Playing catch up again...
Flatwork: We've been experimenting with a better level of collection which has us running into the age-old conundrum of ruining the mediocre now in order to make the next step better. Which is HARD. And always frustrating. We're trucking along pretty well now with acceptance of the bit and some stretch and looseness and reach, really good at walk and trot, building solidly at the canter, can't I just settle in with that and have a horse that's already 200% better than he was this time last year?
No. Not really. So: really setting the outside aids, lift off the inside leg, keep the bend, teasing out more and more pieces of true self-carriage, stay there even when Tristan insists he's dying, and start to get glimpses and pieces of it actually coming together for one or two strides. Back on the uphill climb part of the training plateau, where we'd been coasting the surface for a long time smoothing out the bumps and making sure his brain was coming, too.
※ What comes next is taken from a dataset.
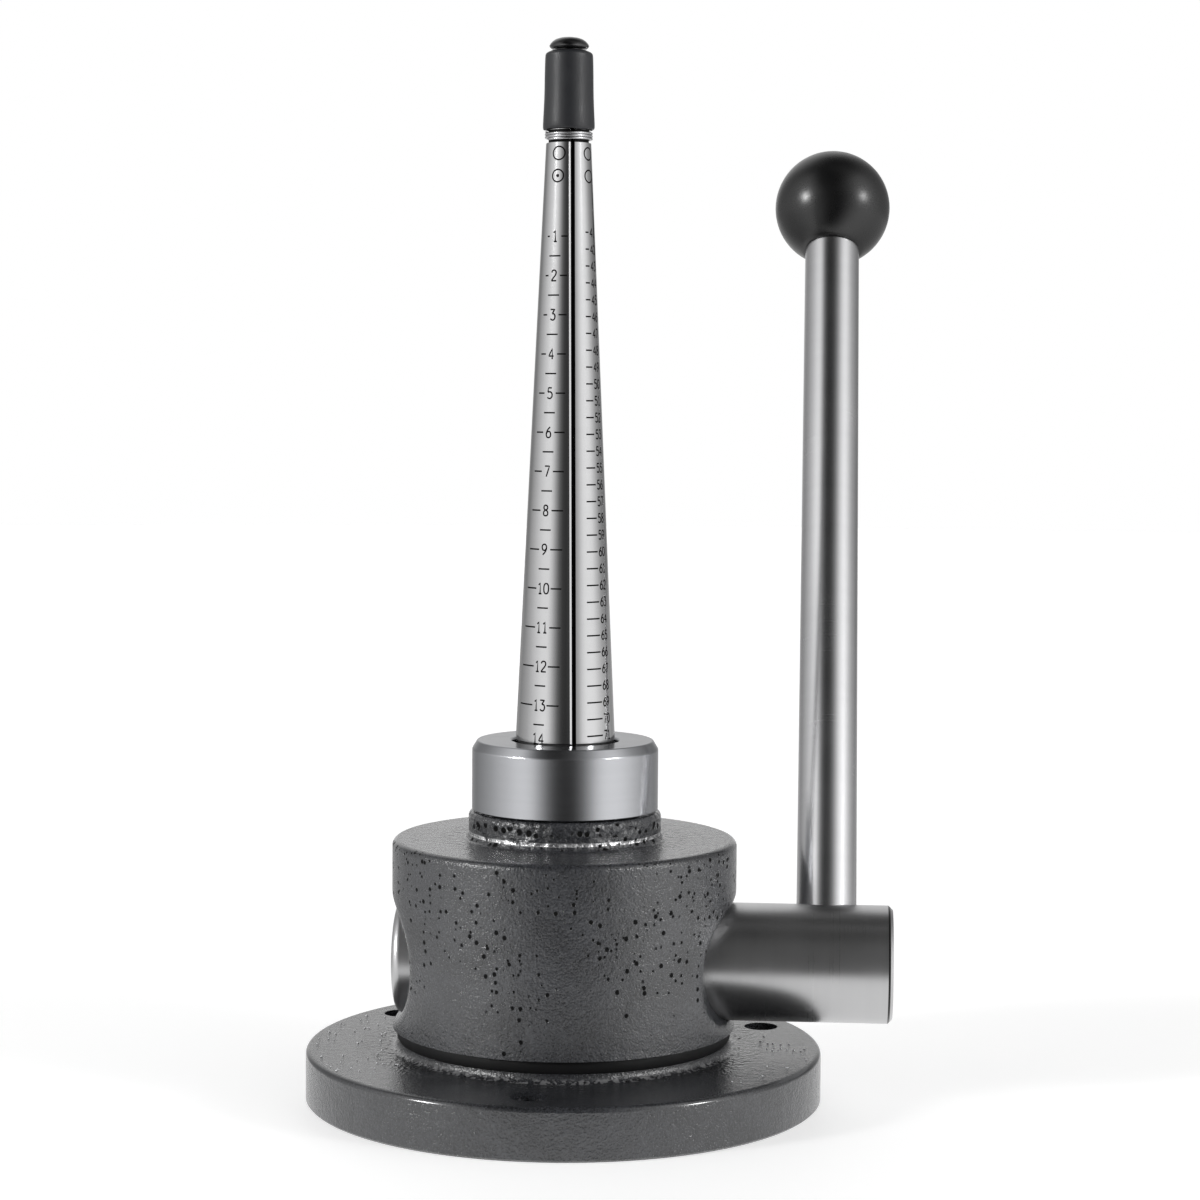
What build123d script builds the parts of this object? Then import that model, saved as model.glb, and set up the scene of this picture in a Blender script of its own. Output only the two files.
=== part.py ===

Riding is such a humbling experience sometimes. So many people have told me "oh, it's just sitting on a horse, I could learn to do that in 20 minutes." Yes. You probably could, I tell them. I could sit you on a horse, and if you're already a reasonably athletic, coordinated person, I bet I could get you w/t in 20 minutes, and if you're very good, canter in half an hour. Then you'll spend the rest of your life trying to make it *good.* And that's the part that a lot of people don't get, refuse to understand. It's also the part that I find completely addicting.
Conditioning: We've started actually working on hills and terrain, really putting the galloping track to good use. March up, march down, then again with leg yields back and forth across the narrow-ish track. Trot up, trot down, if not on the bit then at least stretching and using the body, keeping the march uphill and the balance downhill. Ditto with leg yields. Canter with cadence and balance and a wee bit of stretch. Gallop with my position opening and closing, rating the speed and then coming back, strong half-halts to try and lift what is still a very flat gait. He really enjoys this work, and is always quite chuffed and strutting afterward.
Short version - LOVED IT.
Long version - LOVED IT. Once Tristan stopped trying to bolt. Which really was never anything *bad*, just him expressing his opinion and me temporarily getting up in my head and forgetting that yeah, I can too keep my leg on and control that outside shoulder no matter how much he tries to convince me I can't. And it was never anything but him needing to say "I still need to say HELL NO first, mom, don't you ever forget that."
Because really, once he got over that - and it was just the initial gallop 'round - he was WONDERFUL. Even a tetch lazy, not quiiiiite dragging me to fences like he had last time, which I chalk up to a week-long effort to tire him out. And it meant I got the opportunity to push him to a few fences, which was a-okay with me to practice. Jumped everything happily, only a split-second looky at the water, popped over ditches and banks calmly and quietly, so sensible about things that the clinician said admiringly "He's really kind of cool, isn't he?" Which pretty much made my day. Another rider was admiring him too, someone who really knows her horses, and I was SO PROUD of my little mustang.
In short, not preoccupying myself with what he was going to do meant we both got to buckle down and really learn. About jumping fences downhill - leg on, open the body a bit for balance, keep his hocks under him. About really packaging the canter for an up bank. About slipping the reins and finding gravity with my feet for down banks. About softening for a bit after an uphill fence to keep momentum. About focusing my eyes just beyond, but not too far beyond, a fence to encourage a better flow for the whole thing. About trusting him to work out his distances a bit once I've found our canter and show him how to carry himself up to the fence.
Biggest "best pony ever" moment of the day might have been when we were asked to lead another balky horse through the water. Yeah. Tristan. Who thinks water is the devil, who had to have another horse lead him through this exact water four weeks ago. Marched right through in front of this little mare, only a hair-second thought of taking a drink, and then waited, standing quietly, in the water. SO PROUD of him.
In short, as always, best. pony. ever.